Then you will have a stack trace to work with. Again, this discussion would be more meaningful if you provided some real world examples. Hypothetical situations that will never happen in the real world are kind of pointless. You don't have to invent reasons to justify not using Go, if that is your intent. Frankly, I couldn't care less what tools you use, and it seems like it is justifiably not the right tool for your problems to begin with.

> Vendoring is not primarily about forking and then changing the code. The main purpose of vendoring is freezing dependencies.

But you are quite literally maintaining a fork. In 99% of the cases there will be no need to modify the code, be it in vendor or in another repository. Freezing the dependency has always been the primary goal of both approaches. The only difference vendor introduced is that the code resides under the vendor tree of each individual application, instead of in a global namespace that allows you to share your pinned version with all of your applications. That's it.

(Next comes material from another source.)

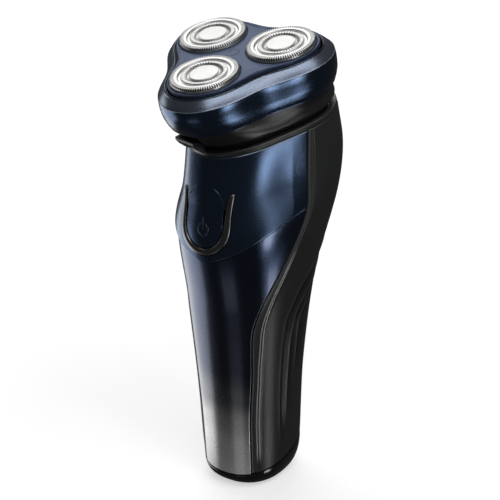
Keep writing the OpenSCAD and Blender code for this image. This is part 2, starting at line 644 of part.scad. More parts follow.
module retainer() {
    color([0.75, 0.77, 0.8]) in_head() difference() {
        union() {
            lobed_slab(retainer_top, retainer_top + retainer_t, frame_r - 2.5, 4.6, 0.3);
            for (a = guard_angles) rotate([0, 0, a]) translate([pitch_r, 0, 0]) rod(retainer_top - 1.2, retainer_top + retainer_t + 0.8, hub_r + 1.6);
        }
        for (a = guard_angles) rotate([0, 0, a]) {
            translate([pitch_r, 0, 0]) rod(retainer_top - 3, retainer_top + retainer_t + 3, hub_r + run_fit);
            rotate([0, 0, 60]) translate([pitch_r - 5, 0, 0]) rod(retainer_top - 1, retainer_top + retainer_t + 1, 2.6);
        }
        rod(retainer_top - 1, retainer_top + retainer_t + 1, 1.5 + run_fit);
    }
}
module lock_knob() {
    low = retainer_top + retainer_t;
    color([0.2, 0.2, 0.22]) in_head() {
        rod(retainer_top - 0.9, low + 0.5, 1.5);
        rod(retainer_top - 0.9, retainer_top - 0.1, 2.4);
        rod(low + 0.1, low + 1.3, knob_r);
        translate([-knob_r + 0.6, -0.8, -low - 3.2]) cube([2 * knob_r - 1.2, 1.6, 2]);
    }
}

// ---------------------------------------------------------------- guards and cutters
foil_t = 0.5;
flange_r = hole_r + 0.45;
cap_disc_r = 5.05;
track_in = guard_r - 2.9;
groove_in = guard_r - 3.9;
inner_in = cap_disc_r + 0.55;
rim_bottom = ledge_top + 0.1;
module guard(k) {
    color([0.72, 0.73, 0.72]) at_guard(k) difference() {
        rotate_extrude($fn = 96) polygon([
            [0, -0.62], [inner_in, -0.62], [inner_in + 0.1, -0.1], [groove_in - 0.1, -0.1], [groove_in, -0.75],
            [track_in, -0.75], [track_in + 0.15, -0.1], [track_in + 0.4, 0], [guard_r - 0.5, 0], [guard_r - 0.1, -0.15],
            [guard_r, -0.5], [guard_r, -rim_bottom], [flange_r, -rim_bottom], [flange_r, -rim_bottom - 0.8],
            [guard_r - 0.7, -rim_bottom - 0.8], [guard_r - 0.7, -foil_t], [track_in + 0.3, -foil_t],
            [track_in + 0.1, -1.15], [groove_in - 0.2, -1.15], [groove_in - 0.35, -foil_t - 0.1],
            [inner_in + 0.4, -foil_t - 0.1], [inner_in + 0.2, -1.15], [0, -1.15]]);
        for (i = [0 : outer_slots - 1]) rotate([0, 0, 360 * i / outer_slots])
            translate([track_in + 0.5, -0.2, -1]) cube([guard_r - 0.9 - track_in - 0.5, 0.4, 2]);
        for (i = [0 : inner_slots - 1]) rotate([0, 0, 360 * i / inner_slots])
            translate([inner_in + 0.5, -0.2, -1]) cube([groove_in - inner_in - 1, 0.4, 2]);
    }
}
module guard_1() { guard(1); }
module guard_2() { guard(2); }
module guard_3() { guard(3); }
module guard_cap(k) {
    color([0.85, 0.86, 0.85]) at_guard(k) rotate_extrude($fn = 64)
        polygon([[0, -0.6], [cap_disc_r, -0.6], [cap_disc_r, -0.3], [cap_disc_r - 0.3, -0.08], [0, -0.02]]);
}
module guard_cap_1() { guard_cap(1); }
module guard_cap_2() { guard_cap(2); }
module guard_cap_3() { guard_cap(3); }

blade_top = foil_t + 0.4;
disc_top = 2.4;
disc_bottom = disc_top + 0.9;
hub_r = 2.9;
blades = 9;
module cutter(k) {
    color([0.6, 0.62, 0.63]) at_guard(k) {
        difference() {
            rod(disc_top, disc_bottom, guard_r - 1.2);
            for (i = [0 : 5]) rotate([0, 0, 60 * i]) translate([5.6, 0, 0]) rod(disc_top - 1, disc_bottom + 1, 1.4);
        }
        rod(1.6, disc_top + 0.1, 2.2);
        for (i = [0 : blades - 1]) rotate([0, 0, 360 * i / blades]) {
            translate([track_in + 0.5, -0.4, -disc_top - 0.1]) cube([guard_r - 1.3 - track_in - 0.5, 0.8, disc_top + 0.1 - blade_top]);
            translate([inner_in + 0.6, -0.4, -disc_top - 0.1]) cube([groove_in - inner_in - 1.2, 0.8, disc_top - blade_top]);
        }
    }
}
module cutter_1() { cutter(1); }
module cutter_2() { cutter(2); }
module cutter_3() { cutter(3); }
hub_bottom = spindle_tip + 2.5;
socket_r = tip_r + 1;
module drive_hub(k) {
    color([0.9, 0.9, 0.88]) at_guard(k) difference() {
        rod(disc_bottom + 0.02, hub_bottom, hub_r);
        rod(spindle_tip - float_travel - 0.5, hub_bottom + 1, socket_r);
    }
}
module drive_hub_1() { drive_hub(1); }
module drive_hub_2() { drive_hub(2); }
module drive_hub_3() { drive_hub(3); }

base_cap();
charge_socket();
socket_pin_left();
socket_pin_right();
rear_shell();
lower_panel();
upper_cover();
button_trim();
neck_ring();
top_deck();
gear_plate();
motor_can();
chassis();
battery();
circuit_board();
tact_switch();
hinge_pin();
deck_screw_1();
deck_screw_2();
deck_screw_3();
motor_rotor();
drive_gear();
spindle_gear_1();
spindle_gear_2();
spindle_gear_3();
power_button();
release_tab();
head_frame();
head_plate();
hair_chamber();
retainer();
lock_knob();
guard_1();
guard_2();
guard_3();
guard_cap_1();
guard_cap_2();
guard_cap_3();
cutter_1();
cutter_2();
cutter_3();
drive_hub_1();
drive_hub_2();
drive_hub_3();
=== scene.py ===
"""Looks of the rotary shaver: skins, collar, head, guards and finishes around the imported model.

Every shape is worked out in millimetres as an array of points on a grid and is put in
place in metres, with its object at the origin. The handle's skin is a lobed super-ellipse
in planes that lean back by TILT; the head has its own frame, with its origin on the axis in
the plane of the guard rims, x to the right, q to the back and depth downwards."""
import math

import bpy
import numpy as np
from mathutils import Matrix, Vector


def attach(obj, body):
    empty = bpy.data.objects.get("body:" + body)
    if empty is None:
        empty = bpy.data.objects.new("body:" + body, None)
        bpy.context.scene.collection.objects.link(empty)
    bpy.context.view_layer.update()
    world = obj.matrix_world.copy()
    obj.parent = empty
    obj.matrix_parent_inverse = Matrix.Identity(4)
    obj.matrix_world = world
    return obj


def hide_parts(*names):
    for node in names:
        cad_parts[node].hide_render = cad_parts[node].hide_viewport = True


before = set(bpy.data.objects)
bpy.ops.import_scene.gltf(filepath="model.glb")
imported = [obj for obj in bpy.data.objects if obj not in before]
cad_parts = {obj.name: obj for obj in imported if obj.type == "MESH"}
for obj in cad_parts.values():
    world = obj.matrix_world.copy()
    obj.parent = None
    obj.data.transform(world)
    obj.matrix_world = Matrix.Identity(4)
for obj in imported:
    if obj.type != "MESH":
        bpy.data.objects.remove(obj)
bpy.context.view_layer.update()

# ------------------------------------------------------------------ sizes, as in the part's source
TILT = math.radians(14)
CAP_RISE, HANDLE_LEN, NECK_BACK, NECK_Q, NECK_R, NECK_LOBE = 10.0, 124.0, 11.3, 4.7, 26.297, 2.6
NECK_Z = CAP_RISE + HANDLE_LEN
NECK_DEPTH, CHAMBER_DEPTH = 28.0, 22.8
WALL, PART_GAP, COVER_STEP = 1.8, 0.15, 0.8
GUARD_R, GUARD_GAP, GUARD_PROUD = 11.8, 4.8, 1.4
PITCH_R = (2 * GUARD_R + GUARD_GAP) / math.sqrt(3)
HEAD_Y = NECK_BACK - NECK_Q * math.cos(TILT) - NECK_DEPTH * math.sin(TILT)
HEAD_Z = NECK_Z - NECK_Q * math.sin(TILT) + NECK_DEPTH * math.cos(TILT)
GUARD_ANGLES = (-90.0, 30.0, 150.0)
BUTTON_Z, BUTTON_HALF_W, BUTTON_LOW = 107.0, 7.6, 2.9
PLATE_R, PLATE_LOBE = 24.197, 5.25
HOLE_FIT = 0.25
HUB_R = 2.9
BASE_W, BASE_D, BELLY_W, BELLY_D = 16.4, 18.5, 26.6, 27.4
SEAM_NARROW, SEAM_GROWTH = 33, 47
SPLIT_DROP, SPLIT_SWEEP = 9.2, 10.2
TAB_TURN, NOTCH_HALF, NOTCH_TOP, NOTCH_WALL = -12, 6.45, 18.4, -21.6
INLET_PITCH, INLET_R = 4.3, 5.2
SIGN_R, SIGN_GAP, SIGN_DROP, SIGN_LINE = 2.25, 32, 4.3, 0.16
SLOTS, SLOT_SINK = 90, 0.42
MM, SHARP = 0.001, 35.0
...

>Then you will have a stack trace to work with

Only if a stack trace was added in the original location and then passed on at each intermediate step. As stack traces are not automatically created in Go, nor customarily passed on, there is usually no stack trace available.

>Again, this discussion would be more meaningful if you provided some real world examples. Hypothetical situations that will never happen in the real world are kind of pointless. You don't have to invent reasons to justify not using Go, if that is your intent.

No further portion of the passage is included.